Not surprisingly, the most engaging and dramatic part of Panderer to Power is the lead-up to the financial collapse of 2008. Sheehan meticulously documents Greenspan’s commentary through the 1990s and into the last decade. From 1987 to the end of his term, Greenspan inflated the money supply nonstop. Interest rates, while occasionally moved slightly upward by Greenspan’s Fed, fell again and again with Greenspan always claiming that there was neither a stock market bubble (as he did in 1999) nor a housing bubble (as he did in 2006).

In all this time, Greenspan virtually never considered inflation to be a serious problem, or even a potential problem. Unlike his predecessors Martin and Volcker, who at least recognized money-supply inflation as a problem, Greenspan instead created convoluted theories to explain why such inflation was not a problem, and why growth would constantly provide a fail-safe protection against price inflation.

His most famous theory of this sort was his productivity theory. For years, Greenspan waxed philosophical about how productivity due to new technologies would prevent imbalances in the economy from such massively loose monetary policy. This theory, coupled with a restructuring of the CPI to drive down the official inflation rate in the 1990’s, allowed Greenspan to claim there was hidden wealth being created behind the dour statistics. In Greenspan’s mind, corporate earnings (which were falling) were larger than they seemed due to productivity and the fact that “everyone had been wrong” by overestimating inflation.

Greenspan, before the burst of the tech and stock market bubble in 2000, had already begun claiming that it was impossible to predict or manage bubbles. Greenspan, however, never explained why the Fed bothered to employ economists and computer models since identifying trends and bubbles had become futile in his mind.

Having been shown to be utterly without insight regarding the 2000—2001 recession, Greenspan nonetheless escaped any widespread criticism. As he had done for years, Greenspan continued to gush over the benefits of derivatives and massive amounts of leveraging to finance ever more risky investments. Liquidity, with Greenspan’s help, was redefined so that the term no longer referred to cash, but now referred to potential lines of credit.

Greenspan criticized American consumers for not spending enough on consumer goods and real estate.
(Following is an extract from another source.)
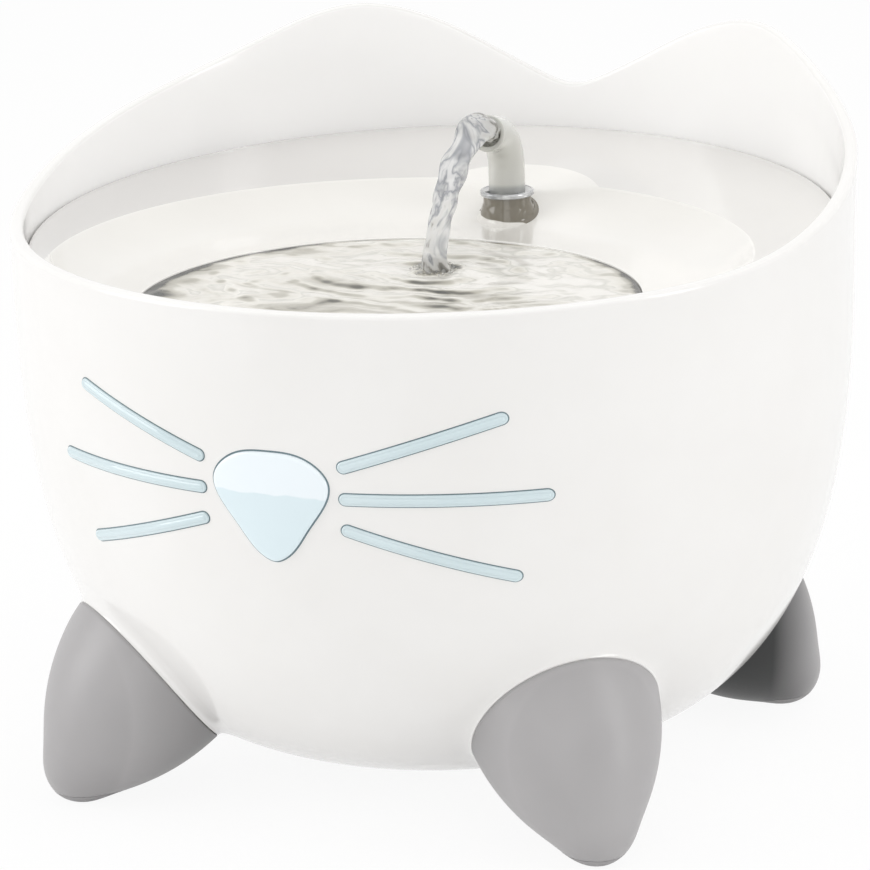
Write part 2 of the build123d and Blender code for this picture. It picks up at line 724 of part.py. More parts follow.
with BuildPart() as potting_resin:
    with BuildSketch(Plane.YZ.offset(MOTOR_X[0] + 2.05)):
        with Locations(axle):
            RectangleRounded(2 * MOTOR_HALF - 4.1, 2 * MOTOR_HALF - 4.1, 2.4)
    extrude(amount=MOTOR_X[1] - MOTOR_X[0] - 2.6)
    add(rod_x(0, MOTOR_X[1] - 2.4, ROTOR_WELL_R + 1.5), mode=Mode.SUBTRACT)
    add(rod_x(COIL_X[0] - 0.05, COIL_X[1] + 0.05, 12.3), mode=Mode.SUBTRACT)
    with BuildSketch(Plane.YZ.offset(CORE_X[0] - 0.05)):
        with Locations(axle):
            Rectangle(23.1, 23.1)
    extrude(amount=CORE_X[1] - CORE_X[0] + 0.1, mode=Mode.SUBTRACT)
write(potting_resin.part, "potting_resin")

shaft_end = MOTOR_X[1] - 4.6
cover_face = VOLUTE_X[0] - VOLUTE_COVER_T
write(rod_x(cover_face + 0.6, shaft_end, SHAFT_R), "impeller_shaft")
bush_rear = rod_x(shaft_end - 2.5, shaft_end, ROTOR_WELL_R - 0.1) - rod_x(0, 50, SHAFT_R + 0.02)
write(bush_rear, "shaft_bush_rear")
bush_front = rod_x(cover_face, VOLUTE_X[0], 2.4) - rod_x(cover_face + 0.55, 50, SHAFT_R + 0.02)
write(bush_front, "shaft_bush_front")

with BuildPart() as volute_cover:
    add(rod_x(cover_face, VOLUTE_X[0] - 0.05, VOLUTE_R))
    add(rod_x(VOLUTE_X[0] - 0.1, VOLUTE_X[0] + 1.5, VOLUTE_R - 2.7))
    add(rod_x(VOLUTE_X[0] - 0.1, VOLUTE_X[0] + 2, VOLUTE_R - 3.9), mode=Mode.SUBTRACT)
    add(rod_x(cover_face - 1, VOLUTE_X[0] + 2, 6.5), mode=Mode.SUBTRACT)
    with BuildSketch(Plane.YZ.offset(cover_face)):
        with Locations(axle):
            with PolarLocations(0, 3):
                Rectangle(8, 1.6, align=(Align.MIN, Align.CENTER))
            Circle(3.6)
            Circle(2.45, mode=Mode.SUBTRACT)
    extrude(amount=VOLUTE_COVER_T - 0.05)
write(volute_cover.part, "volute_cover")

with BuildPart() as impeller:
    add(rod_x(VOLUTE_X[0] + 1.8, VOLUTE_X[1] - 3.4, 3.2))
    add(rod_x(VOLUTE_X[1] - 4.4, VOLUTE_X[1] - 3.4, 8.5))
    with BuildSketch(Plane.YZ.offset(VOLUTE_X[0] + 2.2)):
        with Locations(axle):
            with PolarLocations(0, 6):
                Rectangle(10.5, 1.2, align=(Align.MIN, Align.CENTER))
    extrude(amount=5)
    add(rod_x(VOLUTE_X[1] - 3.5, VOLUTE_X[1] + 1.0, 3.6))
    add(rod_x(-20, 50, SHAFT_R + SHAFT_GAP), mode=Mode.SUBTRACT)
write(impeller.part, "impeller")
rotor = rod_x(VOLUTE_X[1] + 1.0, shaft_end - 3.2, ROTOR_R) - rod_x(0, 50, SHAFT_R + SHAFT_GAP)
write(rotor, "rotor_magnet")

# intake cover: a slotted cup over the volute, with a foam disc inside
intake_back = cover_face - 0.3
intake_front = intake_back - INTAKE_DEPTH
with BuildPart() as intake_cover:
    add(rod_x(intake_front, intake_back, VOLUTE_R))
    add(rod_x(intake_front + 1.6, intake_back + 1, VOLUTE_R - 1.8), mode=Mode.SUBTRACT)
    with BuildSketch(Plane.YZ.offset(intake_front)):
        with Locations(axle):
            with GridLocations(4.4, 0, 5, 1):
                SlotOverall(17, 2.2, rotation=90)
    extrude(amount=1.7, mode=Mode.SUBTRACT)
    # guides for the flow slider, above and below the slots it covers
    with BuildSketch(Plane.YZ.offset(intake_front)):
        with Locations((PUMP_Y, PUMP_Z + 10.4), (PUMP_Y, PUMP_Z - 10.4)):
            Rectangle(13, 1.4)
    extrude(amount=-1.9)
write(intake_cover.part, "intake_cover")

write(rod_x(intake_front + 1.8, intake_back - 0.6, VOLUTE_R - 2.0), "intake_foam")

with BuildPart() as flow_slider:
    with BuildSketch(Plane.YZ.offset(intake_front - 0.15)):
        with Locations((PUMP_Y + 2.2, PUMP_Z)):
            Rectangle(6, 19)
        with Locations((PUMP_Y, PUMP_Z)):
            Rectangle(10, 1.8)
    extrude(amount=-1.4)
    with BuildSketch(Plane.YZ.offset(intake_front - 1.4)):
        with Locations((PUMP_Y + 2.2, PUMP_Z)):
            Rectangle(1.6, 9)
    extrude(amount=-2)
write(flow_slider.part, "flow_slider")

cup_top = PUMP_Z - MOTOR_HALF
for index, (cup_x, cup_dy) in enumerate([(13, -8.5), (13, 8.5), (29, -8.5), (29, 8.5)], start=1):
    with BuildPart() as suction_cup:
        with BuildSketch(Plane.XZ.offset(-PUMP_Y - cup_dy)):
            with BuildLine():
                Polyline(
                    (cup_x, CASE_FLOOR_Z + 1.6),
                    (cup_x + 4.6, CASE_FLOOR_Z + 0.05),
                    (cup_x + 5.2, CASE_FLOOR_Z + 0.05),
                    (cup_x + 2.4, CASE_FLOOR_Z + 3.4),
                    (cup_x + 2.4, cup_top - 0.05),
                    (cup_x, cup_top - 0.05),
                    close=True,
                )
            make_face()
        revolve(axis=Axis((cup_x, PUMP_Y + cup_dy, 0), (0, 0, 1)))
    write(suction_cup.part, f"suction_cup_{index}")


# ---------------------------------------------------------------- filter case and cartridge
def case_block(inset, low_z, high_z):
    """Rounded block of the filter case's plan, made smaller by inset."""
    width = CASE_X[1] - CASE_X[0] - 2 * inset
    depth = CASE_Y[1] - CASE_Y[0] - 2 * inset
    with BuildPart() as block:
        with BuildSketch(Plane.XY.offset(low_z)):
            with Locations(((CASE_X[0] + CASE_X[1]) / 2, (CASE_Y[0] + CASE_Y[1]) / 2)):
                RectangleRounded(width, depth, 9 - inset)
        extrude(amount=high_z - low_z)
    return block.part


case_outside = case_block(0, CASE_FLOOR_Z - CASE_WALL, CASE_TOP_Z) & bowl_form(WALL + CASE_CLEAR)
case_inside = case_block(CASE_WALL, CASE_FLOOR_Z, CASE_TOP_Z + 10) & bowl_form(WALL + CASE_CLEAR + CASE_WALL)
rail_y = CARTRIDGE_Y + CARTRIDGE_T / 2 + 0.35
with BuildPart() as case_ribs:
    with BuildSketch():
        with Locations((-1, 26)):
            with GridLocations(26, 0, 3, 1):
                Rectangle(CASE_WALL, 70)
    extrude(amount=CASE_FLOOR_Z - CASE_WALL / 2)
with BuildPart() as filter_case:
    add(case_outside - case_inside)
    # ribs that stand on the bowl's floor
    add(case_ribs.part & bowl_form(WALL + PART_GAP))
    # rails behind the cartridge
    with BuildSketch(Plane.XY.offset(CASE_FLOOR_Z - 0.5)):
        with Locations((-39.5, rail_y), (37.5, rail_y)):
            Rectangle(9, 2, align=(Align.CENTER, Align.MIN))
    extrude(amount=CASE_TOP_Z - CASE_FLOOR_Z - 4)
    # grille in the front wall
    with BuildSketch(Plane.XZ.offset(-CASE_Y[0] - 5)):
        with Locations((-1, (CASE_FLOOR_Z + CASE_TOP_Z) / 2)):
            with GridLocations(5.6, 0, 11, 1):
                SlotOverall(38, 2.8, rotation=90)
    extrude(amount=10, mode=Mode.SUBTRACT)
write(filter_case.part, "filter_case")

with BuildPart() as filter_case_lid:
    add(case_block(0.4, CASE_TOP_Z + 0.05, CASE_TOP_Z + LID_T))
    add(case_block(CASE_WALL + 0.25, CASE_TOP_Z - 2.5, CASE_TOP_Z + 0.5))
    add(case_block(CASE_WALL + 2, CASE_TOP_Z - 3, CASE_TOP_Z), mode=Mode.SUBTRACT)
    with BuildSketch(Plane.XY.offset(CASE_TOP_Z - 5)):
        with Locations((0, SPOUT_Y)):
            Circle(7.4)
        with Locations((-1, CARTRIDGE_Y)):
            Rectangle(CARTRIDGE_W + 2, CARTRIDGE_T + 1.2)
    extrude(amount=10, mode=Mode.SUBTRACT)
write(filter_case_lid.part, "filter_case_lid")

frame_low = CASE_FLOOR_Z + 0.3
frame_mid_z = (frame_low + CASE_TOP_Z) / 2
with BuildPart() as filter_frame:
    with BuildSketch(Plane.XZ.offset(-CARTRIDGE_Y - CARTRIDGE_T / 2)):
        with Locations((-1, frame_low)):
            Rectangle(CARTRIDGE_W, CARTRIDGE_TOP_Z - frame_low, align=(Align.CENTER, Align.MIN))
    extrude(amount=CARTRIDGE_T)
    with BuildSketch(Plane.XZ.offset(-CARTRIDGE_Y - CARTRIDGE_T / 2 + 1.4)):
        with Locations((-1, frame_mid_z)):
            Rectangle(*CARTRIDGE_WINDOW)
    extrude(amount=CARTRIDGE_T, mode=Mode.SUBTRACT)
    with BuildSketch(Plane.XZ.offset(-CARTRIDGE_Y - CARTRIDGE_T / 2 - 1)):
        with Locations((-1, frame_mid_z)):
            with GridLocations(10.4, 11.6, 6, 4):
                Rectangle(8.6, 9.8)
    extrude(amount=5, mode=Mode.SUBTRACT)
    # lifting tab
    with BuildSketch(Plane.XY.offset(CARTRIDGE_TOP_Z)):
        with Locations((-1, CARTRIDGE_Y)):
            Rectangle(24, 2.4)
    extrude(amount=5)
    fillet(filter_frame.edges().filter_by(Axis.Y).group_by(Axis.Z)[-1], radius=3)
write(filter_frame.part, "filter_frame")

window_w, window_h = CARTRIDGE_WINDOW
front_y = CARTRIDGE_Y - CARTRIDGE_T / 2
with BuildPart() as filter_foam:
    with BuildSketch(Plane.XZ.offset(-front_y - 4.8)):
        with Locations((-1, frame_mid_z)):
            Rectangle(window_w - 0.2, window_h - 0.2)
    extrude(amount=4.7)
write(filter_foam.part, "filter_foam")

with BuildPart() as filter_carbon_pack:
    with BuildSketch(Plane.XZ.offset(-front_y - 9.4)):
        with Locations((-1, frame_mid_z)):
            Rectangle(window_w - 0.2, window_h - 0.2)
    extrude(amount=4.5)
write(filter_carbon_pack.part, "filter_carbon_pack")
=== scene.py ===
# %% [markdown]
# # A pet water fountain with a cat's face
#
# A white bowl with two ears stands on four grey claw feet. A drinking tray lies in the
# bowl, and a clear spout pours water on it. The solids come from a CAD model. Here each
# one gets its finish, and the ones that are seen from outside get a finer mesh.
#
# First the CAD solids are loaded. They share one frame with everything made here:
# the origin is on the floor under the bowl, +Z is up and the face looks along -Y.

# %% Load the CAD solids
import json

import bmesh
import bpy
import numpy as np
from mathutils import Matrix, Vector

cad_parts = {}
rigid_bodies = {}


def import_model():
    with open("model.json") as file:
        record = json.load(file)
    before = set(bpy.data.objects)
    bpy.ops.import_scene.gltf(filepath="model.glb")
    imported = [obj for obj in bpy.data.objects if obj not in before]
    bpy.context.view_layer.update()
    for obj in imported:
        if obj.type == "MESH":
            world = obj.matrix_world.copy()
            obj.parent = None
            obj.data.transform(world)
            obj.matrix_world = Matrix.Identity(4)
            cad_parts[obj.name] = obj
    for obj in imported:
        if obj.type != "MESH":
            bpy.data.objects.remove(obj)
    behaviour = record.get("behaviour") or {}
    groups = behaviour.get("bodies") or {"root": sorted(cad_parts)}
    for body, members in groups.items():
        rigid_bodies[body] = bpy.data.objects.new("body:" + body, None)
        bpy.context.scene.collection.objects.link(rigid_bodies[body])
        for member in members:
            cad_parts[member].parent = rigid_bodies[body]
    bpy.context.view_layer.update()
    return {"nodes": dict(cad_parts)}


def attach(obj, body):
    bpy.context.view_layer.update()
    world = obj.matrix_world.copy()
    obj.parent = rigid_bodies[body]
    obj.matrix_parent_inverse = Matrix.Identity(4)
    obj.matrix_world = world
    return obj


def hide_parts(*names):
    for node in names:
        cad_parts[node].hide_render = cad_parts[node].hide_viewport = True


for leftover in list(bpy.data.objects):
    bpy.data.objects.remove(leftover)
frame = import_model()
nodes = frame["nodes"]
print("CAD nodes:", len(nodes))

# %% [markdown]
# ## Sizes
#
# The CAD source works in millimetres, so the sizes here are in millimetres too. They are
# turned into metres once, where a mesh is made. The outer wall of the bowl is a
# superellipse, which is fuller than an ellipse, turned about the upright axis.

# %% Sizes of the bowl, feet, tray and spout
MM = 0.001
BODY_R, BASE_Z, RIM_Z, WALL = 120.5, 4.5, 153.5, 3.0
HEIGHT_POWER, RADIUS_POWER = 2.743, 3.6
SEAM_R, SEAM_GAP, SEAT_R, SEAT_Z = 116.0, 0.3, 112.5, 146.5
EAR_OUT_R, EAR_IN_R, EAR_H = 122.3, 119.4, 45.0
POOL_R, POOL_Y, POOL_Z, POOL_FLOOR_Z = 71.3, -35.0, 139.5, 124.5
BOWL_R, BOWL_Y = 100.0, -26.5
BULGE_R, BULGE_Y = 29.0, 56.0
TRAY_BODY_R, TRAY_WALL = 111.9, 2.5
LEDGE_Z, LEDGE_SLOPE, LEDGE_LEAN = 152.8, 0.15, np.radians(2.2)
SPOUT_Y, COLLAR_TOP_Z = 60.0, 149.5
TAU = 2 * np.pi

# %% [markdown]
# ## Helpers
#
# Most pieces are grids: rows of points that run round a shape. One function turns such a
# grid into a closed mesh, so the maths of each piece is only about where its points lie.
# Points that meet at a pole are merged, and the faces are then turned to face outwards.

# %% From a grid of points to a piece
def mesh_from_grid(name, grid, wrap_rows=False, wrap_columns=True):
    """Mesh of quads from grid[row][column] = (x, y, z) in millimetres."""
    rows, columns = grid.shape[:2]
    row_steps = rows if wrap_rows else rows - 1
    column_steps = columns if wrap_columns else columns - 1
    row, column = np.meshgrid(np.arange(row_steps), np.arange(column_steps), indexing="ij")
    next_row, next_column = (row + 1) % rows, (column + 1) % columns
    corners = [row * columns + column, row * columns + next_column,
               next_row * columns + next_column, next_row * columns + column]
    faces = np.stack([c.ravel() for c in corners], axis=1)
    mesh = bpy.data.meshes.new(name)
    mesh.from_pydata((grid.reshape(-1, 3) * MM).tolist(), [], faces.tolist())
    return mesh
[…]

For Greenspan, consumer spending was essential regardless of where one got the money. So, in 2001 when Greenspan, who greatly approved of cashing out home equity to buy consumer goods, observed that the “general level of consumer expenditures seems to be holding up, I suspect in large part because of capital gains in homes,” the next great bubble had already been set in motion.

As the housing bust grew ever closer, Greenspan showed true talent at giving terrible investment advice while being even worse at making predictions.

In 2004, Greenspan trashed fixed-rate mortgages, told Americans they could learn a thing or two from foreigners who supposedly used more adjustable-rate mortgages, and then declared that, compared to an adjustable-rate mortgage, a “traditional fixed-rate mortgage may be an expensive method of financing a home.”

Greenspan also had no qualms about becoming the real estate industry’s best friend in denouncing all talk of a housing bubble. In 2002, building on Greenspan’s forecast, the chief economist at the National Association of Home Builders declared that “[t]he time has come to put this issue to rest. The nation’s home builders have said it…and now Alan Greenspan has said it once again, in no uncertain terms; there is no such thing as a current or impending house price bubble.”

In 2006, Greenspan declared that “[m]ost of the negatives in housing are probably behind us” and that the fourth quarter of 2006 will “certainly be better than the third quarter.” The National Association of Realtors then launched a $40 million advertising campaign trumpeting Greenspan’s enthusiasm about the housing market.

Although Greenspan had always had a terrible record on perceiving trends in the economy, Sheehan’s story shows a Greenspan who becomes increasingly out to lunch with each passing year as he spun more and more outlandish theories about hidden profits and productivity in the economy that no one else could see. He spoke incessantly on topics like oil and technology while the bubbles grew larger and larger. And finally, in the end, he retired to the lecture circuit where he was forced to defend his tarnished record.

Sheehan excellently catalogs Greenspan’s rise to power as an affable technocratic politician who played the part of an economist with a knack for numbers and for justifying inflationary policies that made Presidents and Congressmen happy. Greenspan always told everyone what they wanted to hear. The rich and famous basked in his perceived genius.

Today, those who still defend Greenspan’s policies, if not the man himself, maintain that “no one” predicted the bubble and the crash. This isn’t true, of course. The predictions of economists and investors who predicted the crash are well documented. But, Greenspan, The Maestro, said that everything was fine, so those with actual insight were ridiculed and ignored.

Yet, even with the end of the Greenspan era, little has changed. As Sheehan shows, Bernanke has made Greenspan look almost timid in his quest for debt, bailouts and endless leveraging.

Sheehan does not condemn the Federal Reserve as an institution in Panderer to Power, although it is clear from his work that The Fed is ill-equipped to resist the political pressures to print money around the clock. Sheehan is clear that some Fed Chairmen are more responsible than others. But given the very nature of the institution and the sheer amount of power it holds in inflating the money supply, bailing out the well-connected, and building mountains of debt in the name of growth, it is clear that the Federal Reserve is one of the greatest obstacles we now face in regaining a sound economy.